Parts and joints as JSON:
========

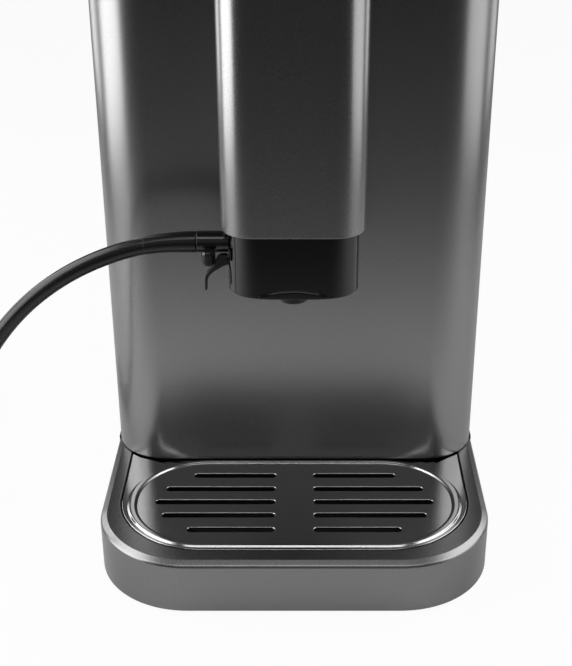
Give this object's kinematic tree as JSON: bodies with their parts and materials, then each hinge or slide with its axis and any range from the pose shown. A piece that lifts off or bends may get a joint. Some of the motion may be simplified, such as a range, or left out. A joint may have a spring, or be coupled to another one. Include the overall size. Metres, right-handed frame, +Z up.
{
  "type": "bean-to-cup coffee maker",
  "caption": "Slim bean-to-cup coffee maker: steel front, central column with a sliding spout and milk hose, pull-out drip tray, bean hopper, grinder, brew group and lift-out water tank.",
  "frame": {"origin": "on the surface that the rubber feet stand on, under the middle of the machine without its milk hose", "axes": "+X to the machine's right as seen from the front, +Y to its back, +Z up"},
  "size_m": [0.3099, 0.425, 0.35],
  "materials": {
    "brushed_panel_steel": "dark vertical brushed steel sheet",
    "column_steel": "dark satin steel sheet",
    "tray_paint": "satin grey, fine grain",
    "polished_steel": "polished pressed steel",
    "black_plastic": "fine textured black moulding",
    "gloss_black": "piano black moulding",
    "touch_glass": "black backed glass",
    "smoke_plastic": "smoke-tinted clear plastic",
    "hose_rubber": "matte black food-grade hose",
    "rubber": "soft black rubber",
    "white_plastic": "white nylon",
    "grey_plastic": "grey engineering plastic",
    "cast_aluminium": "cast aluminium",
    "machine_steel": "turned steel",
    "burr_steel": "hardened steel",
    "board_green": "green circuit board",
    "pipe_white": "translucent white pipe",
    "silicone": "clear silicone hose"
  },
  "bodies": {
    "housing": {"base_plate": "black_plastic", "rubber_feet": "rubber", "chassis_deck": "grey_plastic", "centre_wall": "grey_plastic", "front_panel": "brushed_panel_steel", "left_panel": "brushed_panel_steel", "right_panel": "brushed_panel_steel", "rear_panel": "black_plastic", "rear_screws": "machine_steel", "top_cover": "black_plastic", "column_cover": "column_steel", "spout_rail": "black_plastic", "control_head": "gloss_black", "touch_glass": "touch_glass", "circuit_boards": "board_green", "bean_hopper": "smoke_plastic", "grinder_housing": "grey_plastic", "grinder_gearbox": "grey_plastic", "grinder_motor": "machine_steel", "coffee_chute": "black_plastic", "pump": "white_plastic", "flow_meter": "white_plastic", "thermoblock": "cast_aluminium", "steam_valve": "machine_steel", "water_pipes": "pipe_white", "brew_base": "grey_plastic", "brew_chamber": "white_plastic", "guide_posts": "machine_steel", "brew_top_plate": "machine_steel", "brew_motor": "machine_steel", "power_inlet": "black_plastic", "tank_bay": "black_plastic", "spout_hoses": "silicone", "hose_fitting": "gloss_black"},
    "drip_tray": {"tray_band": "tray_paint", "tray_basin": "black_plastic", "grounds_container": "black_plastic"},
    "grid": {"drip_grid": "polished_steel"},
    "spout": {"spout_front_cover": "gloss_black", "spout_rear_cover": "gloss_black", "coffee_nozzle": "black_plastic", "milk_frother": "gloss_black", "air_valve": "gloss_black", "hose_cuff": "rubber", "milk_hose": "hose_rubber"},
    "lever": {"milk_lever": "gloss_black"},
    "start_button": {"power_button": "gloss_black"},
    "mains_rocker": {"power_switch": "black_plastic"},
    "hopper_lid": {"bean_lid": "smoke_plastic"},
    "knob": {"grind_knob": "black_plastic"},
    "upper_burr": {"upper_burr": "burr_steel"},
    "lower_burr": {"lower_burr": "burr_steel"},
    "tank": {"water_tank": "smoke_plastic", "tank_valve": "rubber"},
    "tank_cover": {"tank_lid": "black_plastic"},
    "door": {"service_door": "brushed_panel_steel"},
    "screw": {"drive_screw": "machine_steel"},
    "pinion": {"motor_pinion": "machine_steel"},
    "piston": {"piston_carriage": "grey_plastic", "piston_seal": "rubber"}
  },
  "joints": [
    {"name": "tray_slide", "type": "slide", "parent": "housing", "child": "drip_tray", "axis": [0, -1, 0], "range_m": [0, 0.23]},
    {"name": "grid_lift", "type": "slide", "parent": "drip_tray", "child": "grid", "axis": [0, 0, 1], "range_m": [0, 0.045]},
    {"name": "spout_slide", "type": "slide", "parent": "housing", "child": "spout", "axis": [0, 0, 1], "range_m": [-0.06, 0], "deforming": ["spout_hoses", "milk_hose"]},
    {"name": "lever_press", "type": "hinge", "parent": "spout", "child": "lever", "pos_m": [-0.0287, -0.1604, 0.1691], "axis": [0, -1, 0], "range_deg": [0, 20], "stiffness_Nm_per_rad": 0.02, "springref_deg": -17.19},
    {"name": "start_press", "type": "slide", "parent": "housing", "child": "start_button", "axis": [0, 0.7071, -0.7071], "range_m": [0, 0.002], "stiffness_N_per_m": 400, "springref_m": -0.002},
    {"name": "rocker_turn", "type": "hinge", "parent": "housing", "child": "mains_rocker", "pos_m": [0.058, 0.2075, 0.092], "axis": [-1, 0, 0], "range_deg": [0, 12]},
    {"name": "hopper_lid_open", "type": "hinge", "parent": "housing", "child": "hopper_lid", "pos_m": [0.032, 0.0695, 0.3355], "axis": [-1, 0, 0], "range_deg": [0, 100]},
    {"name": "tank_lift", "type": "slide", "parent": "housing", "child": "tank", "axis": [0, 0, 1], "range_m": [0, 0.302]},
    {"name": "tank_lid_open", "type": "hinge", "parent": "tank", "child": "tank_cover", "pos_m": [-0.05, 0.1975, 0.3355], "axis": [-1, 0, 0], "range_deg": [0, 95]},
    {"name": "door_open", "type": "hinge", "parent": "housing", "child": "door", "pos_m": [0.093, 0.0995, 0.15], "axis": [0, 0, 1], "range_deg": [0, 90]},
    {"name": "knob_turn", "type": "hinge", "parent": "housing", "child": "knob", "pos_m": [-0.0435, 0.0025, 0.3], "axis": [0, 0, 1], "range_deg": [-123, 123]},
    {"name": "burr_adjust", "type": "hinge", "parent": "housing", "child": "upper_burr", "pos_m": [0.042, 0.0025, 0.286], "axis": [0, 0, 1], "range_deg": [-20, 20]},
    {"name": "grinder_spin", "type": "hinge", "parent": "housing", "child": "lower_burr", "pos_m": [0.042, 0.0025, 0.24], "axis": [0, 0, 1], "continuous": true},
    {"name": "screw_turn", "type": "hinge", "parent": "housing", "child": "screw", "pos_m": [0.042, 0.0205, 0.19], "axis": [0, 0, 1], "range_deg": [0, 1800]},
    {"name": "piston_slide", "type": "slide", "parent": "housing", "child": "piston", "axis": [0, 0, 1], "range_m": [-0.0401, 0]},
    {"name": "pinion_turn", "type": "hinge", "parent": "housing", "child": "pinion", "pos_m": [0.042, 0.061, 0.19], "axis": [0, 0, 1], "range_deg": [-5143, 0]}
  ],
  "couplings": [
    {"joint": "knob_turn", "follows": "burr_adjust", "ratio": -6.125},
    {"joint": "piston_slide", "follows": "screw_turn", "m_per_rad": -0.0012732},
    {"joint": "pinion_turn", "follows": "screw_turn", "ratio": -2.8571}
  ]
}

========

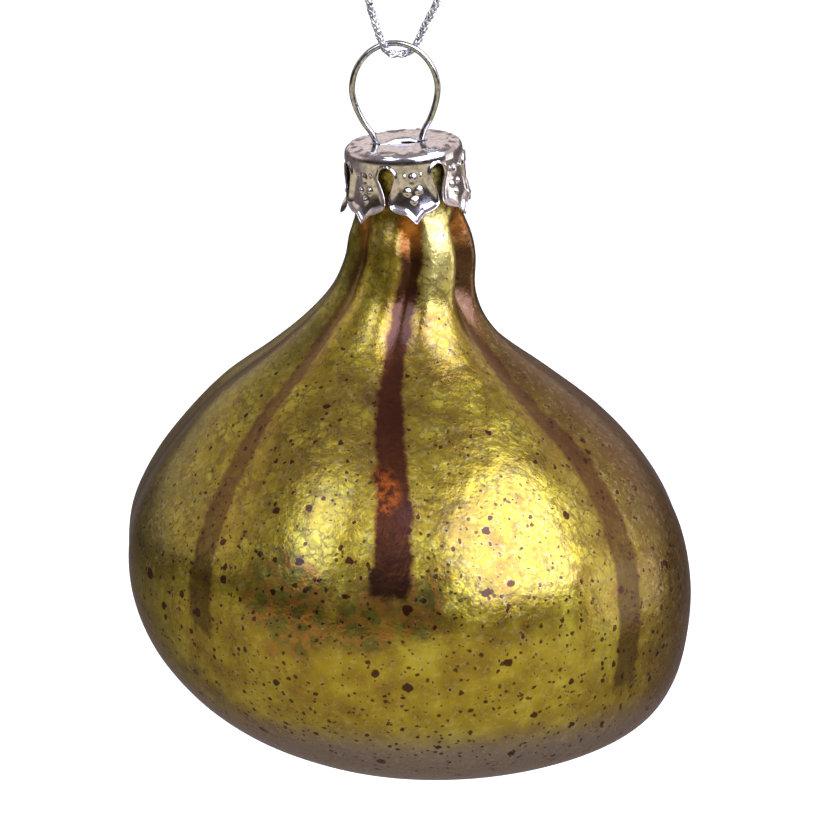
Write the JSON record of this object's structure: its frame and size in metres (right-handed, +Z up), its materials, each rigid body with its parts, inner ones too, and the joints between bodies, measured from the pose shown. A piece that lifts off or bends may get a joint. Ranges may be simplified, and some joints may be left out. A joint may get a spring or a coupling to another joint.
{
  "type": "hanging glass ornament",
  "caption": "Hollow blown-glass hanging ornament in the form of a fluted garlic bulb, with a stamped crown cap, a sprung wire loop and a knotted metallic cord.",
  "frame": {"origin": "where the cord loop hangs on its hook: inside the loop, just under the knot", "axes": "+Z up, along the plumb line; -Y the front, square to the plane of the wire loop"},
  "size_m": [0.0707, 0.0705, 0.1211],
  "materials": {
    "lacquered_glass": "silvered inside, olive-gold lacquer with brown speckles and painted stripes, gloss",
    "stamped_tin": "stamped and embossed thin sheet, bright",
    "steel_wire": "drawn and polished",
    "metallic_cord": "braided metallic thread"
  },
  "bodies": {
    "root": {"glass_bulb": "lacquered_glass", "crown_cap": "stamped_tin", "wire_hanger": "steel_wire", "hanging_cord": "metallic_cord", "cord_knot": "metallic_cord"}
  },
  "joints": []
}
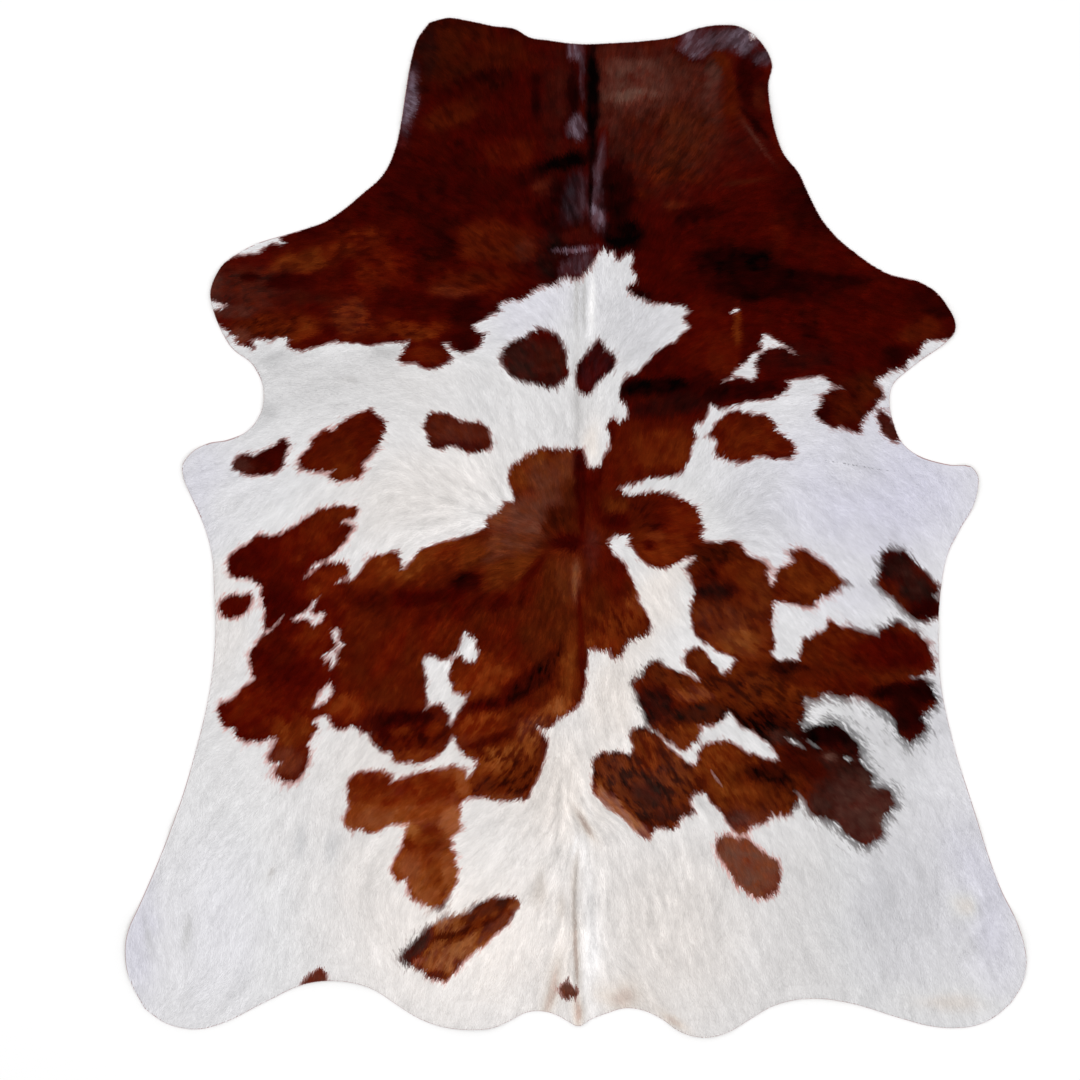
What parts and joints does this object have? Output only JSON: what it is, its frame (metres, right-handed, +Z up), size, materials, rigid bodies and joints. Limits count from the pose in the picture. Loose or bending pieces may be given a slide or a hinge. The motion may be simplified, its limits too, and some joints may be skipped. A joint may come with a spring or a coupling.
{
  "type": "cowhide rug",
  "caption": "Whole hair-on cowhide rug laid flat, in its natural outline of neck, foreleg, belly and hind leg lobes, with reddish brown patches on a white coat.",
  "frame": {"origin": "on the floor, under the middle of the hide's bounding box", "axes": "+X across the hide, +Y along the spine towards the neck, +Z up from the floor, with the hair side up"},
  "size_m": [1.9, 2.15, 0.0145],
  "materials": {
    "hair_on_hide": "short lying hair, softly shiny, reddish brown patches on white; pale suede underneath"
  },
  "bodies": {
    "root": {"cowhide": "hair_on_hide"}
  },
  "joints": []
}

========

Copy out every line from the records that has the word "this".

== RESULT ==
Give this object's kinematic tree as JSON: bodies with their parts and materials, then each hinge or slide with its axis and any range from the pose shown. A piece that lifts off or bends may get a joint. Some of the motion may be simplified, such as a range, or left out. A joint may have a spring, or be coupled to another one. Include the overall size. Metres, right-handed frame, +Z up.
Write the JSON record of this object's structure: its frame and size in metres (right-handed, +Z up), its materials, each rigid body with its parts, inner ones too, and the joints between bodies, measured from the pose shown. A piece that lifts off or bends may get a joint. Ranges may be simplified, and some joints may be left out. A joint may get a spring or a coupling to another joint.
What parts and joints does this object have? Output only JSON: what it is, its frame (metres, right-handed, +Z up), size, materials, rigid bodies and joints. Limits count from the pose in the picture. Loose or bending pieces may be given a slide or a hinge. The motion may be simplified, its limits too, and some joints may be skipped. A joint may come with a spring or a coupling.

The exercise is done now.